86 Jahre ist er nun alt. Und selten tritt er in der Öffentlichkeit auf. Ein großer alter Mann sitzt da - mit einer ganz leisen Stimme. So viele Kinder und deren Eltern hat er glücklich gemacht. Doch wer schon Interviews mit ihm gelesen hat, weiß, dass ihn das auch nicht so richtig glücklich gemacht hat, könnte man meinen.

Vor all den Menschen, die auf eine Signatur in einem seiner Bücher warten, nimmt er sich eine Viertelstunde Zeit für ein Gespräch mit der Presse. Und irgendwie scheint man dabei gleich drinzustecken in einem oft auch traurigen Leben.

Laut müsse man sprechen, denn er habe früher an lauten Maschinen gearbeitet - deshalb höre er sehr schwer. Ein Auge sei auch nicht mehr original. Aber jammern wolle er dann doch nicht. Er sei unempfindlich gegen alles mögliche. Auch verteufelte Fragen könne man stellen, kein Problem. Zehn Stunden könnte das Gespräch ruhig dauern. Auch kein Problem. Denn er atme Yoga-mäßig exakt viermal in der Minute ein und aus.

Ob er ein Individualist sei? Nein. Lieber ein Querulant: „Das ist einer, der querschießt.“ Das tue er immer. Wobei man nicht richtig wissen könne, was quer sei. Auf die Perspektive kommt es eben an. „Wenn Sie mich morgen das Gleiche fragen, gebe ich eine andere Antwort.“ Wie lange er hier ist? Was er hier noch tut? Er wisse es nicht: „Ich habe keine Pläne.“ Sein Team schon.

Ein melancholischer Schalk scheint ihm im Nacken zu sitzen. Und wenn er weitererzählt, wird es noch trauriger. „Früher war ich ein Säufer“, sagt er. Bis vor 51 Jahren. Mit 13 habe er in der Schlosserlehre in Polen von seinem Meister Schnaps bekommen. Der konnte jeden Tresor öffnen. Und er bekomme heute noch jede Tür auf, ohne sie zu zerstören.
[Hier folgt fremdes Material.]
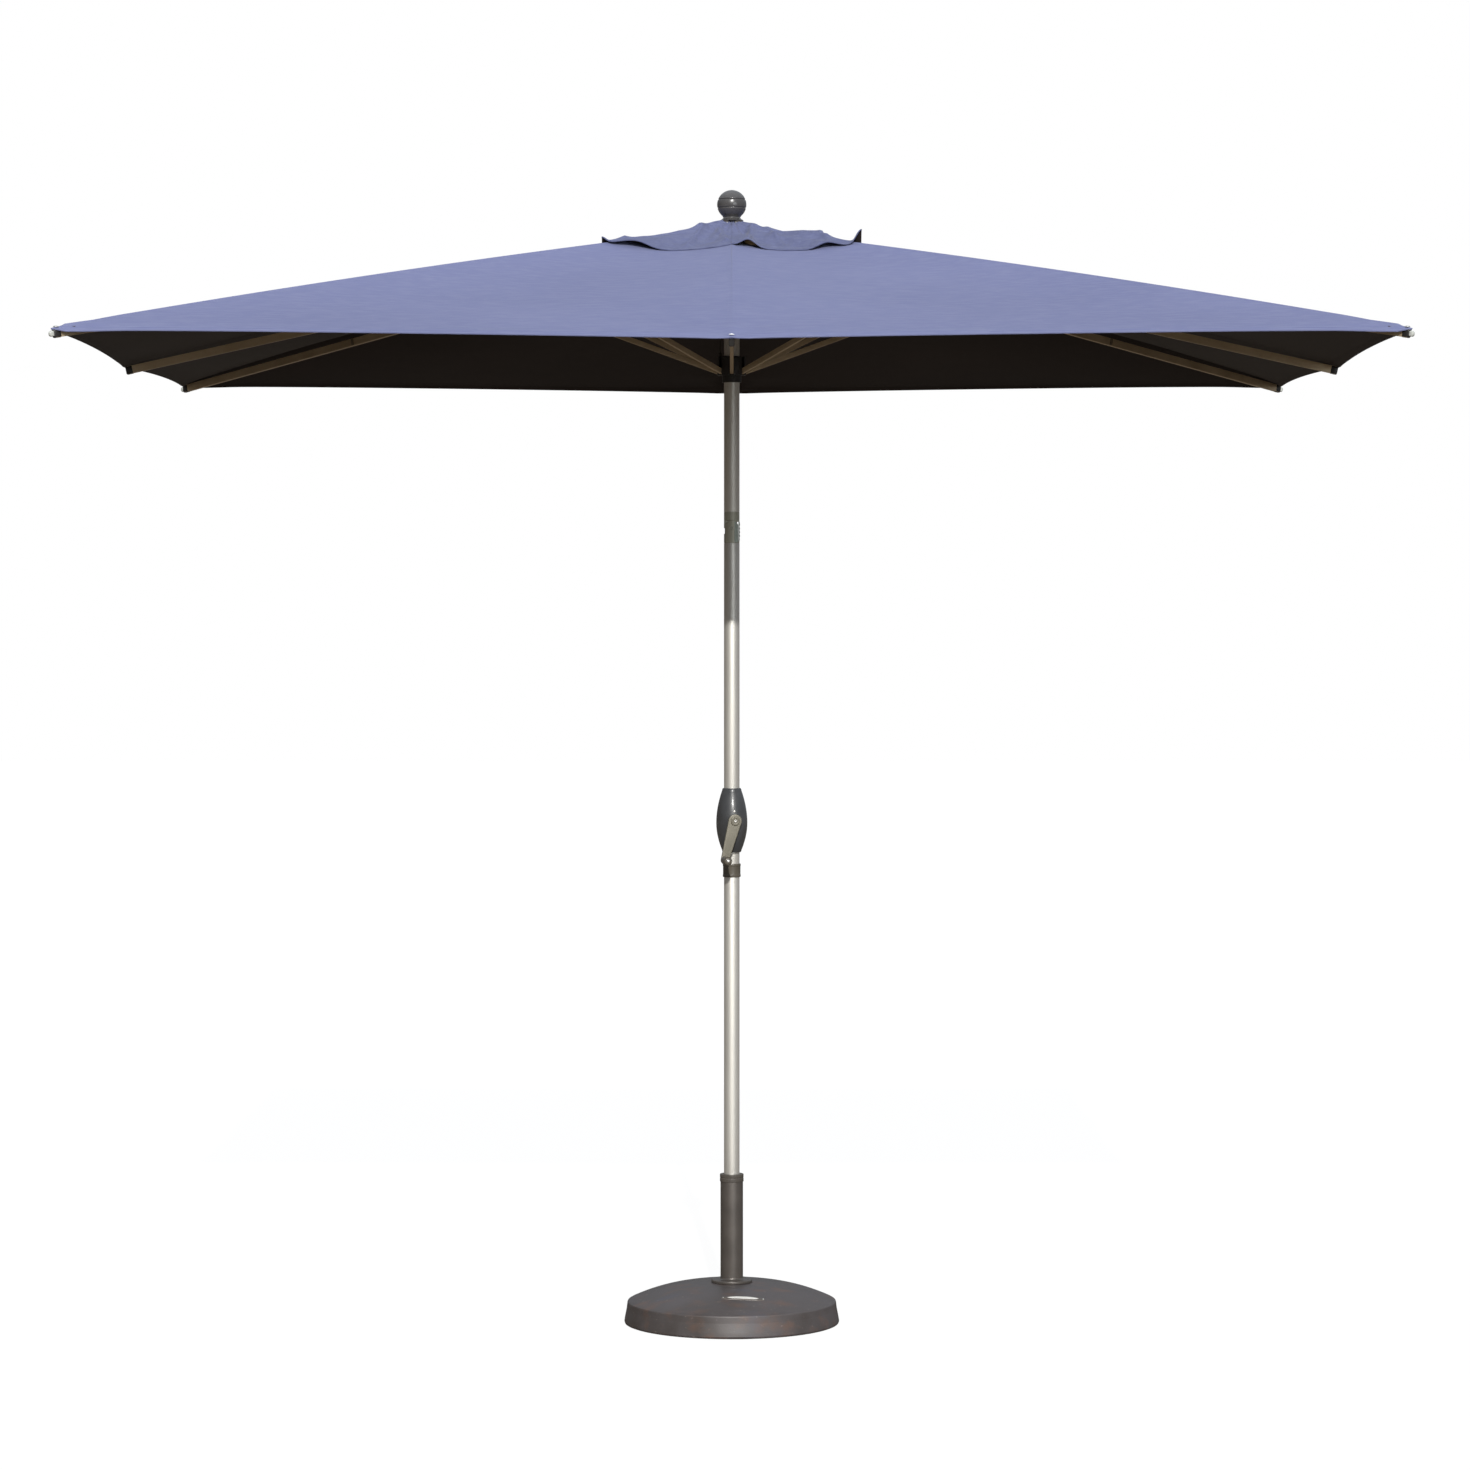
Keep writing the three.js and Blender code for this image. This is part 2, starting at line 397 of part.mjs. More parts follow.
const hubLow = HUB.pivotZ - HUB.halfHeight;
const hubHigh = HUB.pivotZ + HUB.halfHeight;
const hubBody = solid(turned([[0, POLE.topZ + GAP], [POLE.r + GAP, POLE.topZ + GAP],
  [POLE.r + GAP, HUB.sleeveZ],
  [HUB.sleeveR, HUB.sleeveZ], [HUB.sleeveR, hubLow], [HUB.discR, hubLow], [HUB.discR, hubHigh],
  [HUB.bossR, hubHigh], [HUB.bossR - 1, HUB.bossZ], [FINIAL.stemR + GAP, HUB.bossZ],
  [FINIAL.stemR + GAP, FINIAL.stemZ - GAP], [0, FINIAL.stemZ - GAP]], 24));
const ribSlotHalf = RIB.tongue / 2 + RUN_GAP;
const hubSlots = slotted(hubBody, ribSlotHalf, HUB.slotR, hubLow - 1, hubHigh + 1);
const hubPin = (t) => solid(rodY(PIN.hubR, -ribSlotHalf - 1, ribSlotHalf + 1, 14)
  .translate(HUB.pivotR, 0, HUB.pivotZ).rotateZ(t));
piece('top_hub', azimuths.reduce((sum, t) => sum.add(hubPin(t)), hubSlots), BLACK_PLASTIC);

const runnerBody = solid(turned([[RUNNER.boreR, RUNNER.lowZ], [RUNNER.neckR, RUNNER.lowZ],
  [RUNNER.neckR, RUNNER.discLow], [RUNNER.discR, RUNNER.discLow], [RUNNER.discR, RUNNER.discHigh - 2],
  [RUNNER.discR - 2, RUNNER.discHigh], [RUNNER.boreR, RUNNER.discHigh]], 24));
// Each slot takes a strut's full width, and is deeper above the pivot, where a folded strut leans in.
const strutSlotHalf = STRUT.width / 2 + RUN_GAP;
const runnerSlots = slotted(runnerBody, strutSlotHalf, RUNNER.slotR, RUNNER.discLow - 1, RUNNER.discHigh + 1);
piece('runner', slotted(runnerSlots, strutSlotHalf, RUNNER.mouthR, RUNNER.mouthZ, RUNNER.discHigh + 1),
  BLACK_PLASTIC);

// ---- Ribs and struts ----

// Where a rib lies: its slope, its length, and where its strut joins to meet the runner both open and shut.
function ribLayout(reach, tipZ) {
  const slope = Math.atan2(HUB.pivotZ - tipZ + RIB.underCloth, reach - HUB.pivotR);
  const length = (reach - RIB.shortOfTip - HUB.pivotR) / Math.cos(slope);
  const shut = FOLD.closedDeg * RAD;
  const along = (t) => [Math.cos(t), -Math.sin(t)];
  const under = (t) => [-Math.sin(t), -Math.cos(t)];
  const dot = ([a, b], [c, d]) => a * c + b * d;
  const open = [HUB.pivotR - RUNNER.pivotR, HUB.pivotZ - RUNNER.pivotZ];
  const folded = [open[0], open[1] + FOLD.runnerTravel];
  const lift = dot(folded, folded) - dot(open, open)
    + 2 * RIB.lugDrop * (dot(folded, under(shut)) - dot(open, under(slope)));
  const joinAt = lift / (2 * (dot(open, along(slope)) - dot(folded, along(shut))));
  const [ax, az] = along(slope);
  const [ux, uz] = under(slope);
  const join = [HUB.pivotR + joinAt * ax + RIB.lugDrop * ux, HUB.pivotZ + joinAt * az + RIB.lugDrop * uz];
  const toRunner = [RUNNER.pivotR - join[0], RUNNER.pivotZ - join[1]];
  return { slope, length, joinAt, join, strut: Math.hypot(...toRunner),
    strutTurn: Math.atan2(-toRunner[1], toRunner[0]) };
}

function ribSolid({ length, joinAt }) {
  const half = RIB.depth / 2;
  const lug = strap(0, PIN.strutR + RIB.lugWall, RIB.lugDrop, half);
  const strutPin = rodY(PIN.strutR, -STRUT.width / 2 - 1, STRUT.width / 2 + 1, 12);
  return solid(block([RIB.neck, length], [-RIB.width / 2, RIB.width / 2], [-half, half]))
    .add(solid(plate(strap(0, RIB.noseR, RIB.neck + RIB.noseR, RIB.noseR), RIB.tongue / 2)))
    .subtract(solid(rodY(PIN.hubR + GAP, -RIB.width, RIB.width, 14)))
    .add(solid(plate(lug.map(([x, z]) => [joinAt + z, -RIB.lugDrop + x]), RIB.lug / 2)))
    .add(solid(strutPin.translate(joinAt, 0, -RIB.lugDrop)));
}

function strutSolid(length) {
  const half = STRUT.depth / 2;
  const forkSlot = block([-half - 1, STRUT.forkDepth], [-RIB.lug / 2 - GAP, RIB.lug / 2 + GAP],
    [-half - 1, half + 1]);
  return solid(plate(strap(0, half, length, half), STRUT.width / 2))
    .subtract(solid(forkSlot))
    .subtract(solid(rodY(PIN.strutR + GAP, -STRUT.width, STRUT.width, 12)));
}

const reachOf = { corner: Math.hypot(CANOPY.halfX, CANOPY.halfY), side: CANOPY.halfX, end: CANOPY.halfY };
const tipZOf = { corner: CANOPY.cornerZ, side: CANOPY.sideZ, end: CANOPY.endZ };
const kinds = ['side', 'corner', 'end', 'corner', 'side', 'corner', 'end', 'corner'];
const ribNames = ['right', 'rear_right', 'rear', 'rear_left', 'left', 'front_left', 'front', 'front_right'];

azimuths.forEach((azimuth, i) => {
  const layout = ribLayout(reachOf[kinds[i]], tipZOf[kinds[i]]);
  const arm = new THREE.Group();
  arm.rotation.z = azimuth;
  umbrella.add(arm);
  const rib = piece(`rib_${ribNames[i]}`, ribSolid(layout), RIB_METAL, arm);
  rib.position.set(HUB.pivotR, 0, HUB.pivotZ);
  rib.rotation.y = layout.slope;
  const strut = piece(`strut_${ribNames[i]}`, strutSolid(layout.strut), RIB_METAL, arm);
  strut.position.set(layout.join[0], 0, layout.join[1]);
  strut.rotation.y = layout.strutTurn;
});

// ---- Canopy: a half gore at each side of every rib, up to the line that halves the gore's angle ----
const apex = new THREE.Vector3(0, 0, CANOPY.apexZ);
const tips = azimuths.map((t, i) => new THREE.Vector3(reachOf[kinds[i]] * Math.cos(t),
  reachOf[kinds[i]] * Math.sin(t), tipZOf[kinds[i]]));

function halfGore(tip, next) {
  const u = tip.clone().sub(apex).normalize();
  const toNext = next.clone().sub(apex);
  const v = toNext.clone().addScaledVector(u, -toNext.dot(u)).normalize();
  const n = u.clone().cross(v);
  const ownLength = tip.distanceTo(apex);
  const hem = tip.clone().lerp(next, ownLength / (ownLength + next.distanceTo(apex))).sub(apex);
  const flat = (p) => new THREE.Vector2(p.dot(u), p.dot(v));
  const rib = flat(tip.clone().sub(apex));
  const middle = flat(hem);
  const edge = CANOPY.seam;
  const lean = middle.clone().normalize();
  const inset = new THREE.Vector2(lean.y, -lean.x).multiplyScalar(edge);
  const outline = [[rib, CANOPY.openShare, [0, edge]], [rib, 1, [0, edge]], [middle, 1, inset.toArray()],
    [middle, CANOPY.openShare, inset.toArray()]];
  const shape = new THREE.Shape(outline.map(([p, share, [dx, dy]]) =>
    new THREE.Vector2(p.x * share + dx, p.y * share + dy)));
  const cloth = new THREE.ExtrudeGeometry(shape, { depth: CANOPY.cloth, bevelEnabled: false });
  if (n.z < 0) cloth.translate(0, 0, -CANOPY.cloth);
  return { cloth, turn: new THREE.Matrix4().makeBasis(u, v, n) };
}

tips.forEach((tip, i) => {
  [[1, 'a'], [-1, 'b']].forEach(([step, letter]) => {
    const { cloth, turn } = halfGore(tip, tips[(i + step + 8) % 8]);
    const leaf = piece(`canopy_${ribNames[i]}_${letter}`, cloth, CLOTH);
    leaf.position.copy(apex);
    leaf.quaternion.setFromRotationMatrix(turn);
  });
});

// ---- Vent cap ----
function pyramid(lower) {
  return solid(new THREE.ConeGeometry(Math.SQRT2, VENT.apexZ - VENT.hemZ, 4).rotateY(Math.PI / 4)
    .rotateX(Math.PI / 2).scale(VENT.halfX, VENT.halfY, 1)
    .translate(0, 0, (VENT.apexZ + VENT.hemZ) / 2 - lower));
}
piece('vent_canopy', pyramid(0).subtract(pyramid(VENT.cloth)).subtract(solid(rod(VENT.holeR, VENT.hemZ - 50,
  VENT.apexZ + 10, 24))), CLOTH);

// ---- Finial ----
const groove = (z) => [[-1, 0], [0, FINIAL.groove], [1, 0]].map(([step, cut]) => {
  const height = z + 1.4 * step - FINIAL.ballZ;
  return [Math.sqrt(FINIAL.ballR ** 2 - height ** 2) - cut, FINIAL.ballZ + height];
});
const ballPoint = (deg) => [FINIAL.ballR * Math.cos(deg * RAD),
  FINIAL.ballZ + FINIAL.ballR * Math.sin(deg * RAD)];
const finialTop = FINIAL.flangeZ + FINIAL.flangeThick;
piece('finial', turned([[0, FINIAL.stemZ], [FINIAL.stemR, FINIAL.stemZ], [FINIAL.stemR, FINIAL.flangeZ],
  [FINIAL.flangeR, FINIAL.flangeZ], [FINIAL.flangeR, finialTop - 2], [FINIAL.flangeR - 4, finialTop],
  [FINIAL.neckR, finialTop + 2], ballPoint(-48), ballPoint(-32), ...groove(FINIAL.grooveZ[0]), ballPoint(0),
  ...groove(FINIAL.grooveZ[1]), ballPoint(36), ballPoint(54), ballPoint(72),
  [0, FINIAL.ballZ + FINIAL.ballR]], 24),
BLACK_PLASTIC);

// ---- Lift cord: spool, up the pole, over the pulley, down to the runner ----
const pulleyOutline = [[0, -PULLEY.axleHalf], [PULLEY.axleR, -PULLEY.axleHalf], [PULLEY.axleR, -PULLEY.half],
  [PULLEY.r, -PULLEY.half], [PULLEY.grooveR, -PULLEY.grooveHalf], [PULLEY.grooveR, PULLEY.grooveHalf],
  [PULLEY.r, PULLEY.half], [PULLEY.axleR, PULLEY.half], [PULLEY.axleR, PULLEY.axleHalf],
  [0, PULLEY.axleHalf]];
const pulley = piece('pulley', turned(pulleyOutline, 24).rotateX(Math.PI / 2), BLACK_PLASTIC);
pulley.position.set(PULLEY.x, 0, PULLEY.z);

const spoolSide = -(CRANK.drumR + CORD.r + GAP);
piece('lift_cord_inner', cord([[spoolSide, 0, CRANK.axisZ], [spoolSide, 0, CRANK.axisZ + CORD.lead],
  [(spoolSide + TILT.cordX) / 2, 0, (CRANK.axisZ + TILT.pivotZ) / 2], [TILT.cordX, 0, TILT.lowZ - CORD.lead],
  [TILT.cordX, 0, slotFloor - GAP]]), ROPE);

const wrapR = PULLEY.r + CORD.r + PULLEY.lift;
const overPulley = Array.from({ length: 7 }, (_, i) => {
  const t = (Math.PI * i) / 6;
  return [PULLEY.x + wrapR * Math.cos(t), 0, PULLEY.z + wrapR * Math.sin(t)];
});
const headCordEndZ = PULLEY.z - PULLEY.r;
piece('lift_cord_head', cord([[TILT.cordX, 0, TILT.highZ + 1], [TILT.cordX, 0, TILT.highZ + CORD.tiltLead],
  ...overPulley, [PULLEY.x - wrapR, 0, headCordEndZ]], CORD.r, 46), ROPE);

const eyeTurn = CORD.eyeAzimuthDeg * RAD;
piece('lift_cord_drop', cord([[PULLEY.x - wrapR, 0, headCordEndZ - GAP],
  [PULLEY.x - wrapR, 0, headCordEndZ - CORD.lead],
  [CORD.eyeR * Math.cos(eyeTurn), CORD.eyeR * Math.sin(eyeTurn), RUNNER.discHigh + CORD.lead],
  [CORD.eyeR * Math.cos(eyeTurn), CORD.eyeR * Math.sin(eyeTurn), RUNNER.discHigh + GAP]]), ROPE);

export default umbrella;
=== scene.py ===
"""Looks of a rectangular market umbrella: sewn canopy and vent cap, ribs and struts, pole, tilt joint, crank, base.

Every new surface is a grid of points worked out with numpy: a profile turned round an axis, a section carried
along a path, or cloth as a function of two parameters. Metres, +Z up, the crank on the -Y side.
"""
import json
import math

import bmesh
import bpy
import numpy as np
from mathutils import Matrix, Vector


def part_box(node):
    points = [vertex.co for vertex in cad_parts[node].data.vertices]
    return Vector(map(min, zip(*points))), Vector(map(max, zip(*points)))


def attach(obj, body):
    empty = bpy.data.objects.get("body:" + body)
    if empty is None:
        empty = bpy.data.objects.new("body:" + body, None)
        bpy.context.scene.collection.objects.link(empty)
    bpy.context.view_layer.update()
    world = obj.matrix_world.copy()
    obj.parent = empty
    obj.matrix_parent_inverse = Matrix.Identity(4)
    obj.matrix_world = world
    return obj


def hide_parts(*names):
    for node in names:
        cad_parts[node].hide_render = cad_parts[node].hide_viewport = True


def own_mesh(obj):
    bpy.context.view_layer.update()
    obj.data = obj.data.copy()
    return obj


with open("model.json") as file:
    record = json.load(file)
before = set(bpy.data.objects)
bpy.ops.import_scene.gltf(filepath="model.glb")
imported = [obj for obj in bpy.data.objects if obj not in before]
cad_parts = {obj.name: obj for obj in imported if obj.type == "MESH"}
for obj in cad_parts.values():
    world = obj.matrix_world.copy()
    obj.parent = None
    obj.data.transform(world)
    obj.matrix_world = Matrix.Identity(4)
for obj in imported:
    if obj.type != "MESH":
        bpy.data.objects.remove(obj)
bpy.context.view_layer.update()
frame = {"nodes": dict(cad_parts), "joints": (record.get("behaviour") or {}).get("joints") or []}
MM = 0.001
JOINTS = {joint["name"]: joint for joint in frame["joints"]}
FOLD = "canopy_fold"

# -------------------- camera and light
CAMERA_DISTANCE, CAMERA_HEIGHT, FOCAL_MM = 9.95, 1.5785, 108.1


def placed(name, data):
    """A new object in the scene that shows the data."""
    obj = bpy.data.objects.new(name, data)
    bpy.context.scene.collection.objects.link(obj)
    return obj


camera = placed("camera", bpy.data.cameras.new("camera"))
camera.location = (0.003, -CAMERA_DISTANCE, CAMERA_HEIGHT)
camera.rotation_euler = (math.pi / 2, 0, 0)
camera.data.lens, camera.data.sensor_width = FOCAL_MM, 36
camera.data.shift_x, camera.data.shift_y = 0.0013, -0.0769
bpy.context.scene.camera = camera
bpy.context.scene.view_settings.view_transform = "Standard"


def lamp(name, kind, strength, turn, colour=(1, 1, 1), place=(0, 0, 4), **facts):
    """A light of one kind, turned by Euler angles in degrees."""
    data = bpy.data.lights.new(name, kind)
    data.energy, data.color = strength, colour
    for fact, value in facts.items():
        setattr(data, fact, value)
    light = placed(name, data)
    light.location, light.rotation_euler = place, [math.radians(a) for a in turn]


lamp("sun", "SUN", 3.5, (61.4, 0, 3), (1, 0.985, 0.95), angle=math.radians(0.8))
lamp("fill", "SUN", 0.45, (86, 0, 23), (0.92, 0.97, 1), angle=math.radians(25))
lamp("sky", "SUN", 0.35, (8, 0, 0), (0.96, 0.98, 1), angle=math.radians(70))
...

Und dann wird’s noch trauriger. Nein, eine schwere Kindheit habe er nicht gehabt. Aber eben Pech: „Ich habe halt die falschen Eltern gekriegt.“ Der Vater soff und schlug ihn. Gibt es deshalb in seinen Geschichten oft Tiere statt Menschen? Er wiegelt ein bisschen ab. Das sei halt eine Idee. Und Ideen habe er immer. Vor allem im Yoga-Kopfstand. Aha. Seine Kunst ist eine Arbeit wie andere auch. Ein Schuhmacher denke ja auch nicht über seine Arbeit so tief nach. Wobei: Seine Arbeit sei immerhin leichter, als Rohre zu verlegen, meint er. Und wie kam er auf die Tigerente, die so viele Kinder glücklich macht? Ein Kind habe ihm eine Holzente geschickt. Dann machte er eben die Streifen darauf. Auch so eine Idee. Mehr habe er nicht darüber nachgedacht.

Und Panama? Nur ein Zufall. Im Radio sei ein Bericht darüber gekommen. Dann hat er das halt zum Sehnsuchtsziel für den kleinen Tiger und den kleinen Bären auserkoren. Aber er sei dann doch mal dort gewesen. Ganz schön da. Der Präsident habe ihm einen Orden verliehen. „Der hat gesagt: Früher kannte keine Sau Panama. Jetzt kennt’s jeder“, berichtet der Schalk. Der Orden sei zwar nicht aus Gold gewesen, aber immerhin. Ja, manchmal ist wirklich nicht jedes Leben, das glänzt, voller Gold.